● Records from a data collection
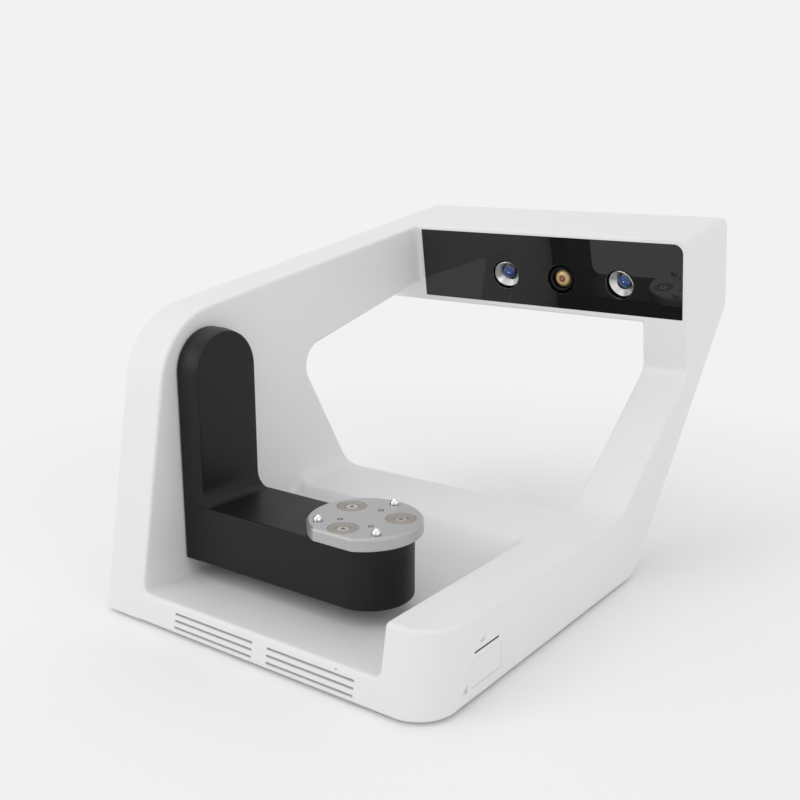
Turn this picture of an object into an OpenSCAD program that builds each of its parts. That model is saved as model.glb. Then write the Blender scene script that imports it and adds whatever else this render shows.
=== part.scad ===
// Desktop 3D scanner: white housing with an inclined column and an optics head,
// a black swing arm hung from the left wall, and a turntable on the arm.
// X points right, Y to the rear, Z up. The origin is on the table, under the middle.

/* [Housing] */
// Width of the housing at the bottom front edge
front_w = 270; // [255:1:290]
// Angle by which the right side toes out towards the rear
side_toe = 1.44; // [0:0.01:2]
// Angle by which the front face leans back
front_lean = 10.5; // [8:0.1:13]
// Height of the base above its underside
base_h = 52.5; // [48:0.5:56]
// Thickness of the hollow left wall
wall_w = 34.8; // [34:0.1:38]
// Width of the right rail and of the column above it
rail_w = 37.4; // [34:0.2:42]
// Wall thickness of the moulded shell
skin = 3; // [2.5:0.1:3.2]
// Drop from the lens axes to the sloping top, carried forward to the front edge
top_drop = 11.8; // [5:0.1:13]
// Slope of the top, rising to the rear
top_slope = 8.5; // [8:0.1:9]
// Radius of the left wall's upper front corner
wall_corner_r = 56; // [45:1:60]
// Plan radius of the base's front right corner
front_corner_r = 25; // [15:1:27]
// Height of the feet under the housing
foot_h = 2; // [1.5:0.1:4]
// Diameter of a foot
foot_d = 16; // [12:1:18]

/* [Left wall notch] */
// Distance of the notch's lower arm from the front, at base height
notch_y = 228.2; // [226:0.5:233]
// Angle of the notch's lower arm, which is also the base's rear face
notch_low_a = 120.1; // [118:0.1:122]
// Drop from the lens axes to the notch's upper arm, carried forward to the front edge
notch_drop = 89.2; // [86:0.1:91]
// Slope of the notch's upper arm
notch_top_a = 13.1; // [12:0.1:14]
// Radius of the notch's tip
notch_r = 17.5; // [12:0.5:20]

/* [Column] */
// Where the column's front edge meets the base top
column_y = 233.3; // [231:0.5:237]
// Angle of the column's front edge to the horizontal
column_front_a = 37.9; // [37:0.1:39]
// Where the column's rear edge meets the underside
column_rear_y = 263.3; // [261:0.5:267]
// Angle of the column's rear edge to the horizontal
column_rear_a = 50.3; // [49.6:0.1:51]
// Radius where the base top sweeps up into the column
column_sweep_r = 50; // [40:1:55]

/* [Head] */
// Distance of the window plane from the front, at lens height
head_y = 333.7; // [331:0.5:337]
// Angle by which the window plane leans forward
head_tilt = 9; // [8:0.1:10]
// Depth of the head, square to the window
head_depth = 86.6; // [84:0.2:90]
// Drop from the lens axes to the head's lower front edge
head_drop = 28.9; // [27.5:0.1:30]
// Radius of the head's upper right edge
head_edge_r = 10; // [6:0.5:11]
// Thickness of the head's front and rear walls
face_w = 5.5; // [5:0.1:6]

/* [Window and lenses] */
// Height of the lens axes
lens_h = 205.3; // [204:0.1:207]
// Distance between the projector and each camera
lens_pitch = 51; // [49:0.5:54]
// Height of the window below the lens axes
window_below = 24.4; // [23:0.1:25]
// Height of the window above the lens axes
window_above = 34.5; // [33:0.1:34.8]
// Margin between the window and the wall or the head's right side
window_margin = 4; // [3:0.1:4.5]
// Radius of the window's upper right corner
window_r = 7.5; // [4:0.5:9]
// Thickness of the window glass
window_t = 3; // [2:0.1:3.2]
// Diameter of a lens hole in the window
lens_hole_d = 24; // [22:0.1:25]
// Inner diameter of a camera's cone ring
cone_d = 13; // [10:0.5:15]
// Depth of a camera's cone ring
cone_depth = 9; // [7:0.5:10]

/* [Swing arm] */
// Distance of the arm's pivot from the front
pivot_y = 72; // [70:0.5:74]
// Drop from the lens axes to the arm's pivot
pivot_drop = 42.9; // [41:0.1:45]
// Height of the tray's floor, the lowest line of the round recess that the arm swings in
tray_h = 19.4; // [18:0.1:20.5]
// Width of the arm
arm_w = 57.7; // [55:0.1:60]
// Thickness of the arm's upright
upright_t = 18; // [16:0.2:20]
// Gap between the arm and the wall
arm_gap = 0.9; // [0.5:0.1:1.5]
// Height of the arm's underside
leg_low_h = 31.2; // [30:0.2:33]
// Height of the arm's level leg
leg_t = 41.2; // [40:0.2:43]
// Distance by which the leg's round end lies past the turntable's axis
leg_past = 3.5; // [0:0.5:6]
// Fillet between the arm's upright and its leg
arm_fillet_r = 11; // [8:0.5:14]
// Wall thickness of the arm
arm_skin = 3; // [2.5:0.1:3.2]
// Length along which the upright's face tapers
taper_l = 7.6; // [6:0.1:9]
// Inset of the upright's face by that taper
taper_in = 1.5; // [0.5:0.1:2]

/* [Turntable] */
// Diameter of the turntable disc
disc_d = 74.8; // [72:0.2:78]
// Thickness of the disc
disc_t = 8.4; // [7.5:0.1:10]
// Gap between the disc and the arm
disc_gap = 1.4; // [1:0.1:2]
// Distance of the disc's front flat from its centre
disc_flat = 34.3; // [33:0.1:35]
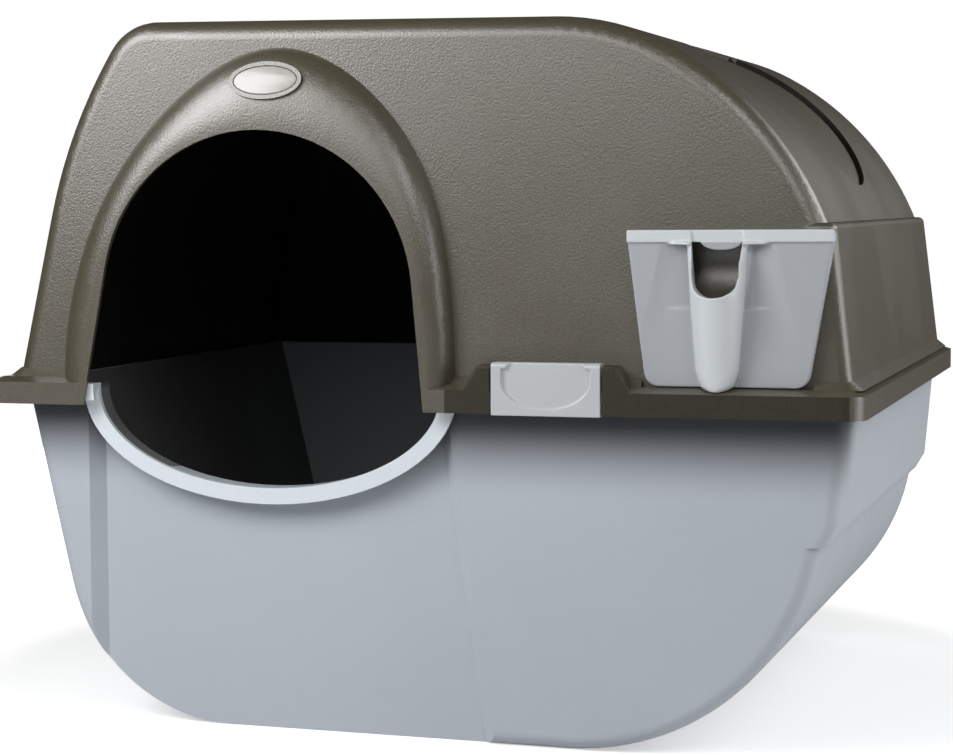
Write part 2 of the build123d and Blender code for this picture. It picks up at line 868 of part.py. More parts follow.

● PROBLEM
Please repeat all the records above exactly as they appear.

● ANSWER TO THE TASK
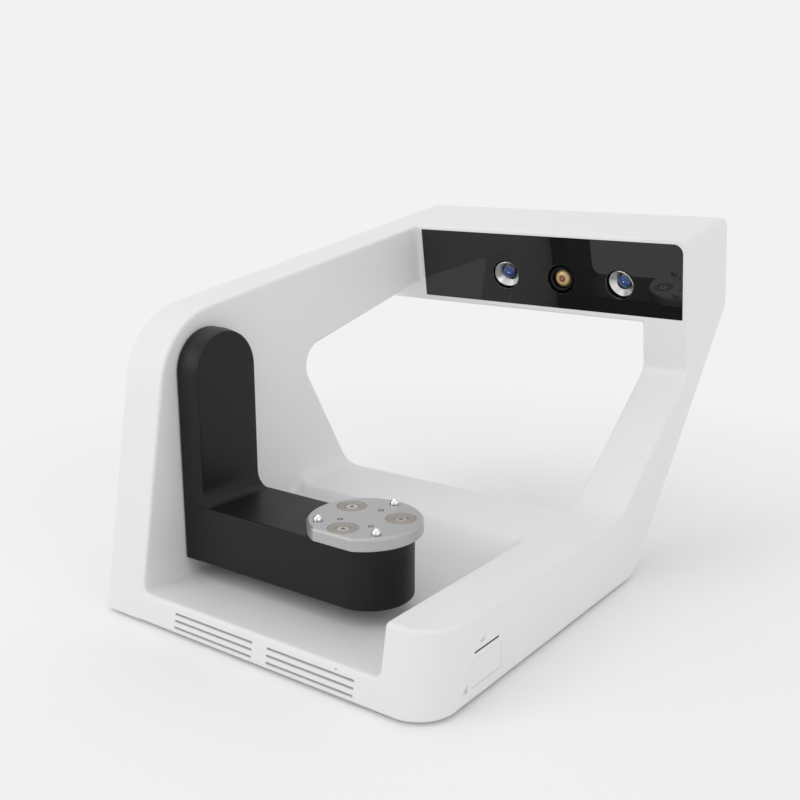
Turn this picture of an object into an OpenSCAD program that builds each of its parts. That model is saved as model.glb. Then write the Blender scene script that imports it and adds whatever else this render shows.
=== part.scad ===
// Desktop 3D scanner: white housing with an inclined column and an optics head,
// a black swing arm hung from the left wall, and a turntable on the arm.
// X points right, Y to the rear, Z up. The origin is on the table, under the middle.

/* [Housing] */
// Width of the housing at the bottom front edge
front_w = 270; // [255:1:290]
// Angle by which the right side toes out towards the rear
side_toe = 1.44; // [0:0.01:2]
// Angle by which the front face leans back
front_lean = 10.5; // [8:0.1:13]
// Height of the base above its underside
base_h = 52.5; // [48:0.5:56]
// Thickness of the hollow left wall
wall_w = 34.8; // [34:0.1:38]
// Width of the right rail and of the column above it
rail_w = 37.4; // [34:0.2:42]
// Wall thickness of the moulded shell
skin = 3; // [2.5:0.1:3.2]
// Drop from the lens axes to the sloping top, carried forward to the front edge
top_drop = 11.8; // [5:0.1:13]
// Slope of the top, rising to the rear
top_slope = 8.5; // [8:0.1:9]
// Radius of the left wall's upper front corner
wall_corner_r = 56; // [45:1:60]
// Plan radius of the base's front right corner
front_corner_r = 25; // [15:1:27]
// Height of the feet under the housing
foot_h = 2; // [1.5:0.1:4]
// Diameter of a foot
foot_d = 16; // [12:1:18]

/* [Left wall notch] */
// Distance of the notch's lower arm from the front, at base height
notch_y = 228.2; // [226:0.5:233]
// Angle of the notch's lower arm, which is also the base's rear face
notch_low_a = 120.1; // [118:0.1:122]
// Drop from the lens axes to the notch's upper arm, carried forward to the front edge
notch_drop = 89.2; // [86:0.1:91]
// Slope of the notch's upper arm
notch_top_a = 13.1; // [12:0.1:14]
// Radius of the notch's tip
notch_r = 17.5; // [12:0.5:20]

/* [Column] */
// Where the column's front edge meets the base top
column_y = 233.3; // [231:0.5:237]
// Angle of the column's front edge to the horizontal
column_front_a = 37.9; // [37:0.1:39]
// Where the column's rear edge meets the underside
column_rear_y = 263.3; // [261:0.5:267]
// Angle of the column's rear edge to the horizontal
column_rear_a = 50.3; // [49.6:0.1:51]
// Radius where the base top sweeps up into the column
column_sweep_r = 50; // [40:1:55]

/* [Head] */
// Distance of the window plane from the front, at lens height
head_y = 333.7; // [331:0.5:337]
// Angle by which the window plane leans forward
head_tilt = 9; // [8:0.1:10]
// Depth of the head, square to the window
head_depth = 86.6; // [84:0.2:90]
// Drop from the lens axes to the head's lower front edge
head_drop = 28.9; // [27.5:0.1:30]
// Radius of the head's upper right edge
head_edge_r = 10; // [6:0.5:11]
// Thickness of the head's front and rear walls
face_w = 5.5; // [5:0.1:6]

/* [Window and lenses] */
// Height of the lens axes
lens_h = 205.3; // [204:0.1:207]
// Distance between the projector and each camera
lens_pitch = 51; // [49:0.5:54]
// Height of the window below the lens axes
window_below = 24.4; // [23:0.1:25]
// Height of the window above the lens axes
window_above = 34.5; // [33:0.1:34.8]
// Margin between the window and the wall or the head's right side
window_margin = 4; // [3:0.1:4.5]
// Radius of the window's upper right corner
window_r = 7.5; // [4:0.5:9]
// Thickness of the window glass
window_t = 3; // [2:0.1:3.2]
// Diameter of a lens hole in the window
lens_hole_d = 24; // [22:0.1:25]
// Inner diameter of a camera's cone ring
cone_d = 13; // [10:0.5:15]
// Depth of a camera's cone ring
cone_depth = 9; // [7:0.5:10]

/* [Swing arm] */
// Distance of the arm's pivot from the front
pivot_y = 72; // [70:0.5:74]
// Drop from the lens axes to the arm's pivot
pivot_drop = 42.9; // [41:0.1:45]
// Height of the tray's floor, the lowest line of the round recess that the arm swings in
tray_h = 19.4; // [18:0.1:20.5]
// Width of the arm
arm_w = 57.7; // [55:0.1:60]
// Thickness of the arm's upright
upright_t = 18; // [16:0.2:20]
// Gap between the arm and the wall
arm_gap = 0.9; // [0.5:0.1:1.5]
// Height of the arm's underside
leg_low_h = 31.2; // [30:0.2:33]
// Height of the arm's level leg
leg_t = 41.2; // [40:0.2:43]
// Distance by which the leg's round end lies past the turntable's axis
leg_past = 3.5; // [0:0.5:6]
// Fillet between the arm's upright and its leg
arm_fillet_r = 11; // [8:0.5:14]
// Wall thickness of the arm
arm_skin = 3; // [2.5:0.1:3.2]
// Length along which the upright's face tapers
taper_l = 7.6; // [6:0.1:9]
// Inset of the upright's face by that taper
taper_in = 1.5; // [0.5:0.1:2]

/* [Turntable] */
// Diameter of the turntable disc
disc_d = 74.8; // [72:0.2:78]
// Thickness of the disc
disc_t = 8.4; // [7.5:0.1:10]
// Gap between the disc and the arm
disc_gap = 1.4; // [1:0.1:2]
// Distance of the disc's front flat from its centre
disc_flat = 34.3; // [33:0.1:35]
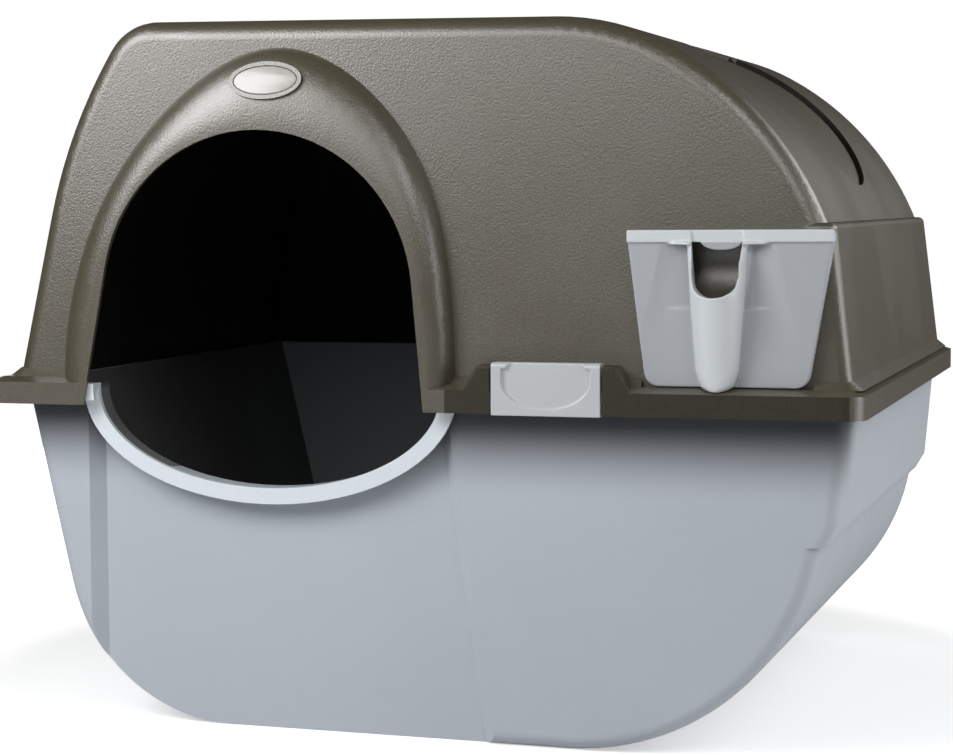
Write part 2 of the build123d and Blender code for this picture. It picks up at line 868 of part.py. More parts follow.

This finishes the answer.